A year ago this month, June 2020, I decided to quit my fifteen year career for good, get rid of all my belongings and move into a van. I was met with mixed responses. I’ve already blogged about two of those responses. One group of people were naysayers also-known-as people who crap on your parade. The other group I label, the encouragers. These are people who are excited about what you’re doing and maybe even wish they could do the same. Some even want to live vicariously through you. But there’s a third set of responses, and those are the ghosters. These are people in my life that I had counted on in the past or had considered friends, but they ghosted me rather than offer any communication.
Some of the feedback you may encounter from the people in your life stem from their fears. The naysayers are coming from fear. So are the ghosters. But their fear is different. Remember, it’s still not personal. Their fear comes from not wanting to get too close to you before you leave. So, in essence, their fear stems from abandonment issues.
When I reached out, in sheer excitement, to the people in my life, I was not prepared for the barrage of negativity. I had assumed that everyone would be happy for me. After all, I was happy and in the past, I’ve always supported my friends (and families) decisions. I’ve always stuck by people even when other people thought they were crazy. I’ve always been the encouraging friend, the cheerleader, the one who screams, “I believe in you, you can do it.” From the rooftops.
Life changes aren’t simple and not everyone will react to events the way you do. As my year progressed, people I considered loyal friends started falling away. Some stopped returning my texts. Others stopped calling or returning my calls. In one form or another this subset of people stopped reaching out, stopped making an effort.
In the end, it’s not because of anything I did wrong. It hurts sometimes, and I do get resentful, but I have to remind myself that it was their choice. It was the only way they could handle my leaving. Will I be friends with these people in the future? Probably not. I’ve had issues with friends in the past, that’s human nature and there have been a small handful who approached me years later and apologized. I’ve done the same with other friends that I felt I wronged in the past with my actions. When someone is sincere and truly apologetic, I always give them another chance. It’s how I’ve maintained some very long and close relationships that go both ways.

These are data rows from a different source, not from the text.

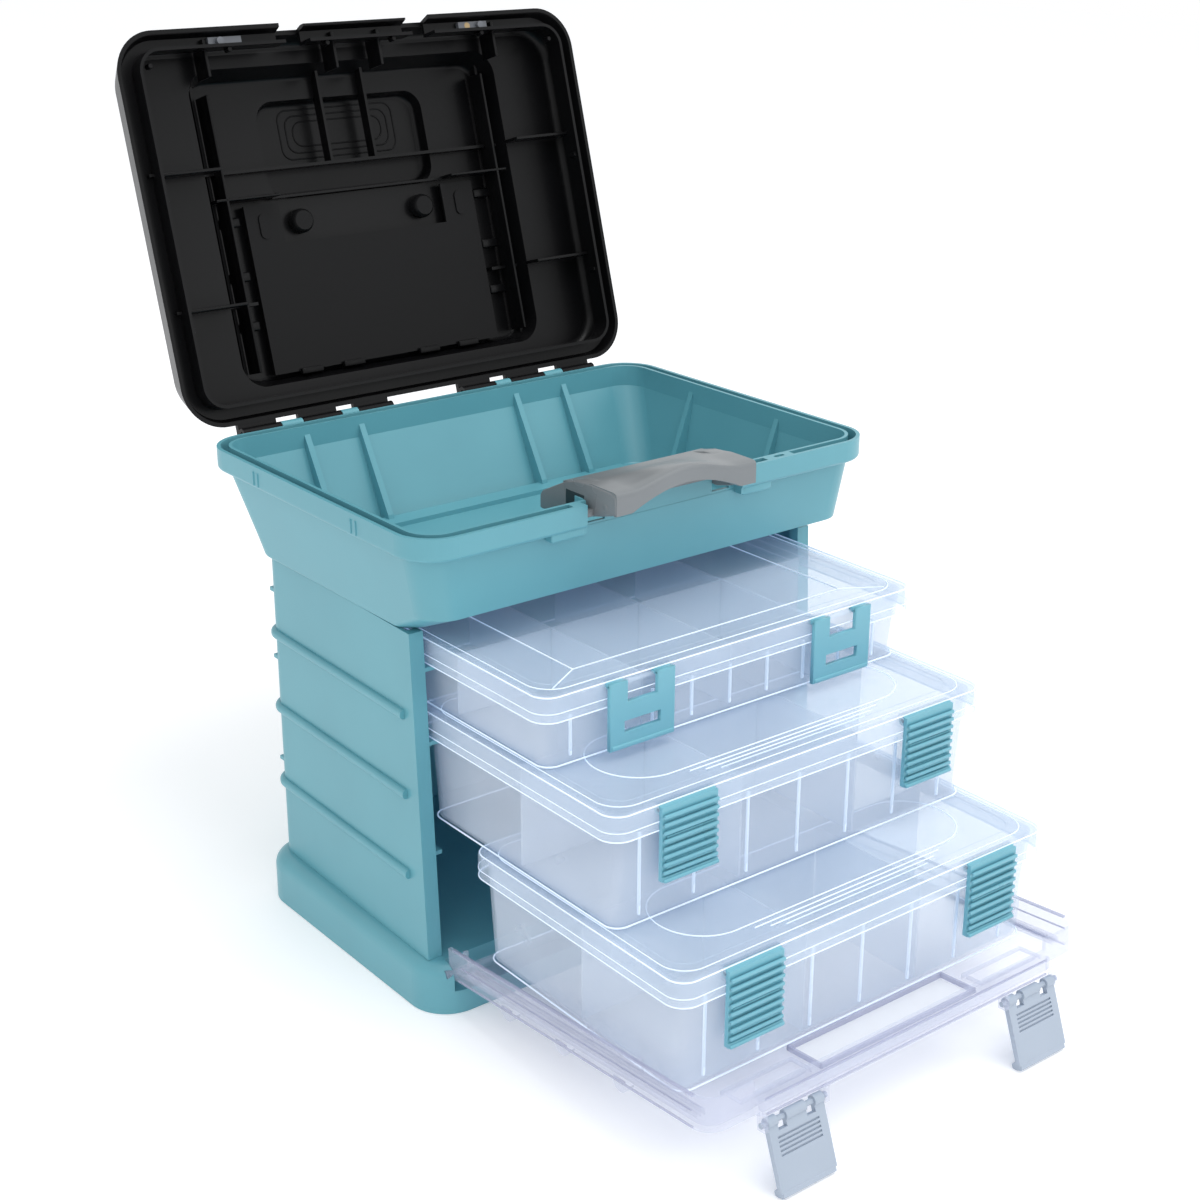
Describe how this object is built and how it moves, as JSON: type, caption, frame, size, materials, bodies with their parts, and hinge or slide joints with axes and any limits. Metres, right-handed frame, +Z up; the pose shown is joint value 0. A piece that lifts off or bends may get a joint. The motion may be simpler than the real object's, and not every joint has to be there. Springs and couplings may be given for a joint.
{
  "type": "craft storage rack",
  "caption": "Portable craft rack with a lidded top tub, carrying handle, fold-down clear front door and pull-out lidded organizers, shown opened.",
  "frame": {"origin": "middle of the plinth's underside, on the table", "axes": "+X to the rack's right as seen from behind the viewer, +Y to the back, +Z up; the door and organizers come out along -Y"},
  "size_m": [0.342, 0.5869, 0.5376],
  "materials": {
    "teal_plastic": "satin moulded polypropylene",
    "black_plastic": "satin moulded polypropylene",
    "grey_plastic": "satin",
    "pale_latch_plastic": "satin",
    "clear_plastic": "clear polypropylene",
    "frosted_plastic": "translucent frosted polypropylene",
    "clip_plastic": "satin moulded polypropylene"
  },
  "bodies": {
    "rack": {"base_plinth": "teal_plastic", "side_panel_left": "teal_plastic", "side_panel_right": "teal_plastic", "back_panel": "teal_plastic", "top_tub": "teal_plastic"},
    "lid": {"lid_shell": "black_plastic", "lid_inner_plate": "black_plastic", "lid_catch_left": "grey_plastic", "lid_catch_right": "grey_plastic", "lid_hinge_pins": "black_plastic"},
    "handle": {"carry_handle": "grey_plastic"},
    "door": {"front_door": "clear_plastic"},
    "door_latch_l": {"door_latch_left": "pale_latch_plastic"},
    "door_latch_r": {"door_latch_right": "pale_latch_plastic"},
    "lower_organizer": {"lower_organizer_tray": "frosted_plastic", "lower_organizer_lid": "frosted_plastic", "lower_organizer_dividers": "frosted_plastic"},
    "middle_organizer": {"middle_organizer_tray": "frosted_plastic", "middle_organizer_lid": "frosted_plastic", "middle_organizer_dividers": "frosted_plastic"},
    "top_organizer": {"top_organizer_tray": "frosted_plastic", "top_organizer_lid": "frosted_plastic", "top_organizer_dividers": "frosted_plastic"},
    "lower_clip_l": {"lower_clip_left": "clip_plastic"},
    "lower_clip_r": {"lower_clip_right": "clip_plastic"},
    "middle_clip_l": {"middle_clip_left": "clip_plastic"},
    "middle_clip_r": {"middle_clip_right": "clip_plastic"},
    "top_clip_l": {"top_clip_left": "clip_plastic"},
    "top_clip_r": {"top_clip_right": "clip_plastic"}
  },
  "joints": [
    {"name": "lid_hinge", "type": "hinge", "parent": "rack", "child": "lid", "pos_m": [0, 0.1275, 0.2987], "axis": [1, 0, 0], "range_deg": [0, 106.3]},
    {"name": "handle_swing", "type": "hinge", "parent": "rack", "child": "handle", "pos_m": [0, -0.1165, 0.295], "axis": [1, 0, 0], "range_deg": [-35, 0]},
    {"name": "door_hinge", "type": "hinge", "parent": "rack", "child": "door", "pos_m": [0, -0.1025, 0.026], "axis": [-1, 0, 0], "range_deg": [-10, 0]},
    {"name": "door_latch_swing_left", "type": "hinge", "parent": "door", "child": "door_latch_l", "pos_m": [-0.091, -0.33566, 0.03887], "axis": [-1, 0, 0], "range_deg": [-20, 90]},
    {"name": "door_latch_swing_right", "type": "hinge", "parent": "door", "child": "door_latch_r", "pos_m": [0.091, -0.33566, 0.03887], "axis": [-1, 0, 0], "range_deg": [-20, 90]},
    {"name": "lower_organizer_slide", "type": "slide", "parent": "rack", "child": "lower_organizer", "axis": [0, 1, 0], "range_m": [-0.012, 0.2006]},
    {"name": "middle_organizer_slide", "type": "slide", "parent": "rack", "child": "middle_organizer", "axis": [0, 1, 0], "range_m": [-0.04, 0.1462]},
    {"name": "top_organizer_slide", "type": "slide", "parent": "rack", "child": "top_organizer", "axis": [0, 1, 0], "range_m": [-0.04, 0.087]},
    {"name": "lower_clip_left_swing", "type": "hinge", "parent": "lower_organizer", "child": "lower_clip_l", "pos_m": [-0.09, -0.3003, 0.1091], "axis": [-1, 0, 0], "range_deg": [0, 90]},
    {"name": "lower_clip_right_swing", "type": "hinge", "parent": "lower_organizer", "child": "lower_clip_r", "pos_m": [0.09, -0.3003, 0.1091], "axis": [-1, 0, 0], "range_deg": [0, 90]},
    {"name": "middle_clip_left_swing", "type": "hinge", "parent": "middle_organizer", "child": "middle_clip_l", "pos_m": [-0.09, -0.2459, 0.1796], "axis": [-1, 0, 0], "range_deg": [0, 90]},
    {"name": "middle_clip_right_swing", "type": "hinge", "parent": "middle_organizer", "child": "middle_clip_r", "pos_m": [0.09, -0.2459, 0.1796], "axis": [-1, 0, 0], "range_deg": [0, 90]},
    {"name": "top_clip_left_swing", "type": "hinge", "parent": "top_organizer", "child": "top_clip_l", "pos_m": [-0.075, -0.1867, 0.2247], "axis": [-1, 0, 0], "range_deg": [0, 90]},
    {"name": "top_clip_right_swing", "type": "hinge", "parent": "top_organizer", "child": "top_clip_r", "pos_m": [0.075, -0.1867, 0.2247], "axis": [-1, 0, 0], "range_deg": [0, 90]}
  ]
}
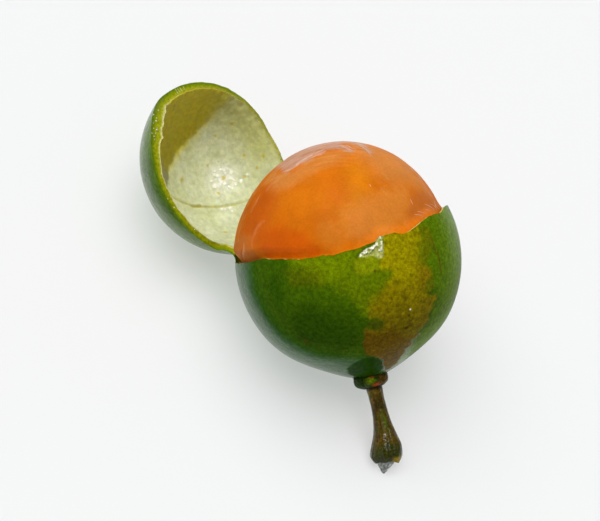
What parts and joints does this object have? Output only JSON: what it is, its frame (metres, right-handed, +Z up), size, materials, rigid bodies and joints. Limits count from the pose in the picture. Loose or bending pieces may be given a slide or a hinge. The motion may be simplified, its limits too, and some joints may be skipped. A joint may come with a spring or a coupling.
{
  "type": "half-peeled guinep",
  "caption": "Round green-skinned fruit with orange flesh, its rind torn open round the middle, the torn-off cap folded back on a strip of rind, with calyx and stalk.",
  "frame": {"origin": "middle of the part's box, on the floor", "axes": "+Z up as it lies, -Y the side that the stalk points to, +Y the side of the folded-back cap"},
  "size_m": [0.0356, 0.058, 0.0294],
  "materials": {
    "rind": "waxy green skin with olive and brown patches, pale cream-green inside",
    "flesh": "wet translucent orange pulp",
    "calyx": "dark dried green-brown",
    "stalk": "olive-brown ridged bark with a grey torn core"
  },
  "bodies": {
    "root": {"rind": "rind", "flesh": "flesh", "calyx": "calyx", "stalk": "stalk"}
  },
  "joints": []
}
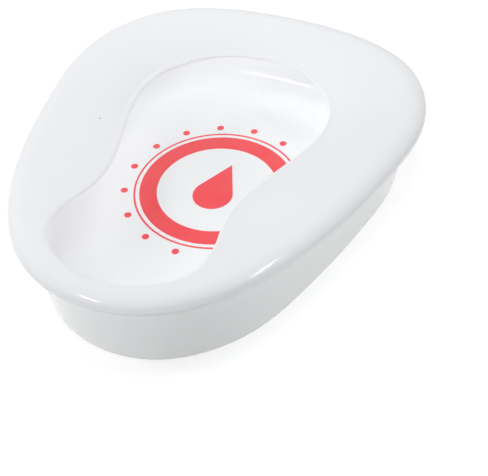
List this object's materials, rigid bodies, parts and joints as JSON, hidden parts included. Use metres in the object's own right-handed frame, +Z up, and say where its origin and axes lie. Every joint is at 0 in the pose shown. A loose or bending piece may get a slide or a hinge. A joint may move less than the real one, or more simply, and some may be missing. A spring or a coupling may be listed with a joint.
{
  "type": "bedpan",
  "caption": "White plastic adult bedpan: a drafted basin with a red printed mark on its floor, under a wide keyhole seat with a rolled rim.",
  "frame": {"origin": "middle of the standing plane, at the centre of the bounding box's bottom face", "axes": "+Z up, +Y towards the wide rear end, -Y towards the narrow front end, X across; X = 0 is the plane of symmetry"},
  "size_m": [0.309, 0.38, 0.0815],
  "materials": {
    "basin_plastic": "glossy moulded white",
    "seat_plastic": "glossy moulded white",
    "red_print": "flat red pad print"
  },
  "bodies": {
    "root": {"basin": "basin_plastic", "seat": "seat_plastic", "printed_mark": "red_print"}
  },
  "joints": []
}
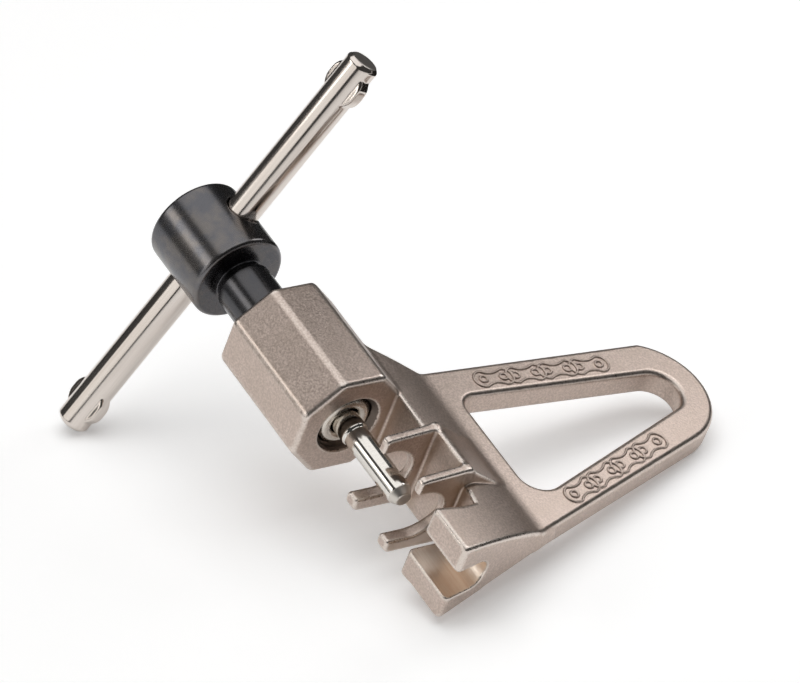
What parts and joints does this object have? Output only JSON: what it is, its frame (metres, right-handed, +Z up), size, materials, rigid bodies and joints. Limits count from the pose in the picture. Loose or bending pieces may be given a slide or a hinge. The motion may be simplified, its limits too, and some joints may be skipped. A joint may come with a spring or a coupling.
{
  "type": "bicycle chain tool",
  "caption": "Compact T-handled bicycle chain tool: cast frame with cradles and a loop handle, and a drive screw with a sliding T-bar that pushes out chain rivets.",
  "frame": {"origin": "the middle of the bounding box's underside, on the surface that the tool lies on", "axes": "+Z up; +X along the drive screw as seen from above, from its T-handle to the chain cradles; +Y towards the loop handle. The tool lies on its T-bar's lower end, the foot of its end block and the round end of its loop, so the screw points 17.8 degrees below +X"},
  "size_m": [0.0744, 0.0746, 0.054],
  "materials": {
    "cast_nickel": "satin nickel plate over a fine-grained steel casting",
    "black_oxide": "glossy black oxide on turned steel",
    "bright_steel": "polished and nickel plated",
    "hard_steel": "ground and polished",
    "spring_steel": "bare spring wire"
  },
  "bodies": {
    "frame": {"cast_frame": "cast_nickel"},
    "pin": {"drive_pin": "hard_steel", "retaining_ring": "spring_steel"},
    "screw": {"drive_screw": "black_oxide"},
    "t_bar": {"t_bar": "bright_steel"}
  },
  "joints": [
    {"name": "pin_feed", "type": "slide", "parent": "frame", "child": "pin", "axis": [0.9522, 0, -0.3053], "range_m": [-0.0091, 0.0075]},
    {"name": "screw_turn", "type": "hinge", "parent": "pin", "child": "screw", "pos_m": [0.00692, -0.01646, 0.01582], "axis": [0.9522, 0, -0.3053], "range_deg": [-3060, 2520]},
    {"name": "t_bar_slide", "type": "slide", "parent": "screw", "child": "t_bar", "axis": [0.2479, 0.584, 0.773], "range_m": [-0.0195, 0.0193]}
  ],
  "couplings": [
    {"joint": "pin_feed", "follows": "screw_turn", "m_per_rad": 0.00016844}
  ]
}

I can’t tell you what to do, and I don’t want to. But I will say that looking at ghosting from other points of view, I found it to be not only beneficial at times but also telling. Maybe someone wants to avoid confrontation. Maybe they have social anxiety and don’t know how to explain the way they feel. Maybe they don’t know how they feel. Perhaps they’re still trying to work it out for themselves. In some instances, ghosting can actually be a kind thing. For example, you may be better off being ghosted by someone with anger issues or communication problems.
Ghosting is a response.
It’s telling you that person no longer wants to be in contact with you. They don’t want to be your friend, or your lover, or your dog walker, or whatever. When I get ghosted, I just let it be. I understand it as a complete response, and I move on. Does it hurt? Absolutely. But no more than being broken up with or being someone’s punching bag who lashes out in anger or being involved in a screaming match.
What triggers most people when it comes to ghosting is they ask themselves, “what did I do wrong?” But I counter with, “does it really matter?”
Because most of the time if someone told you what they perceived your wrong to be, most likely you would get defensive and disagree with them, anyway. The bottom line is that whoever ghosts us, doesn’t get us. They may not get us intellectually, or emotionally but their actions also ensure they don’t get us physically either (as part of their life). They don’t get to stay in our lives if they don’t want to keep us in theirs. And wouldn’t you rather know that person is not capable of being your friend without all the drama that can go along with it? Ghosting is cleaner. It cuts out the middlemen: emotion, regret and shame.